Para compreender as revoltas no Iraque

SAMI ZUBAIDA

A causa básica da turbulência atual no Iraque é a insatisfação e a desilusão de grande parte da população. Um ano após a ocupação e a derrubada do regime de Saddam Hussein pelas forças da coalizão liderada pelos Estados Unidos, a grande maioria dos iraquianos está vivendo em situação pior do que antes.
A pobreza, a insegurança, as deficiências na infra-estrutura deficiente e, sobretudo, o desemprego, tudo aumentou de maneira maciça. Essa é uma população que sempre dependeu do governo para seus empregos e sua subsistência. Por pior e mais opressor que fosse, o governo sempre atendia a essas necessidades.
O primeiro -entre muitos- erro das autoridades de ocupação foi ter dissolvido o Exército, composto de cerca de 450 mil homens, sem salários ou pensões, mas deixando que os soldados levassem suas armas.
Estima-se que 2 milhões de iraquianos dependessem do Exército e dos salários que ele pagava. Sua dissolução multiplicou o desemprego e a miséria e contribuiu para dar munição à insurgência. Um ano já se passou, e essas frustrações alimentam sentimentos cada vez mais agudos de oposição à ocupação, mesmo entre os setores que, num primeiro momento, eram favoráveis a ela, e também entre os muitos que só querem viver tranqüilamente, mas não conseguem.
A investida americana recente contra Fallujah (região oeste do Iraque) e o massacre de civis na cidade provocaram um aumento enorme na raiva e no ultraje sentidos em todos os setores da população iraquiana. Ela despertou um sentimento forte de nacionalismo iraquiano.
Mas existem elementos diversos e contraditórios em operação por baixo da superfície. As duas insurreições recentes -uma no chamado Triângulo Sunita e outra dos seguidores xiitas de Moqtada al Sadr- divergem em pontos cruciais.
A insurgência sunita é niilista. Ela não possui programa político aparente nem tampouco anuncia seus protagonistas. Visa causar o máximo possível de danos e confusão e impedir o estabelecimento da ordem e da normalidade. Suas duas alas, a saddamista e a islâmica, têm agendas distintas.
Os saddamistas querem pressionar os Estados Unidos a deixar o país, de maneira que tenham a chance de restabelecer sua hegemonia antiga. Os islâmicos querem que as forças americanas permaneçam, para que possam golpeá-las.
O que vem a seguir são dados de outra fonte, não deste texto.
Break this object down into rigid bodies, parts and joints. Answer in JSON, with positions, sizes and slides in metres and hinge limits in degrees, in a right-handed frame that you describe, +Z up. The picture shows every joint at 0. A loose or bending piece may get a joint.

Liderada por Moqtada al Sadr, a insurreição xiita é política na medida em que visa fazer manobras em busca do poder, com um programa e um conjunto de reivindicações próprios.
Al Sadr é uma figura nova e arrogante na paisagem política xiita. Ele é jovem e destituído de autoridade ou carisma religiosos, exceto o que herdou de seu pai, e mesmo essa herança é discutida.
O sucessor designado de Al Sadr, pai, é Kadhim al Haeri, que vive na cidade iraniana de Qum e é ideologicamente khomeinista [seguidor do aiatolá Ruhollah Khomeini, líder da Revolução Islâmica do Irã em 1979 e morto em 1989], mas não faz parte do establishment religioso-político principal do Irã. A convivência entre Haeri e Al Sadr, filho, é complicada.
Os escritórios e agentes de Moqtada al Sadr no Iraque continuam a evocar a autoridade de seu pai, já morto, inclusive cobrando tarifas e exercendo autoridade em nome dele.
Isso é algo que não se justifica na doutrina xiita: a autoridade de um "mujtahid" (aquele que aplica a lei islâmica) vem dele próprio, e os fiéis devem seguir um clérigo vivo. Moqtada al Sadr procura passar por cima desse status ambíguo e enfrentar seu rival aceito, para isso adotando uma postura militante.
Moqtada al Sadr adota uma postura política e militante contra o grande aiatolá Ali al Sistani, a autoridade principal dos xiitas iraquianos.
Al Sistani evita envolver-se diretamente na política. Al Sadr critica o aiatolá implicitamente, alegando que ele é persa e que um líder iraquiano precisa ser iraquiano e árabe.
Na realidade, Moqtada al Sadr adota posição khomeinista na política, advogando um Estado islâmico governado por clérigos, mas, ao mesmo tempo, uma posição antiiraniana: o Iraque xiita para os iraquianos.
A família Al Hakim, líder do Conselho Supremo da Revolução Islâmica no Iraque (CSRII), que exerce papel de liderança na política iraquiana e ocupa cargos no Conselho de Governo Iraquiano instituído pelos Estados Unidos, é igualmente ""maculada" pelo fato de ter conexões iranianas, mas não está claro que siga as orientações iranianas oficiais.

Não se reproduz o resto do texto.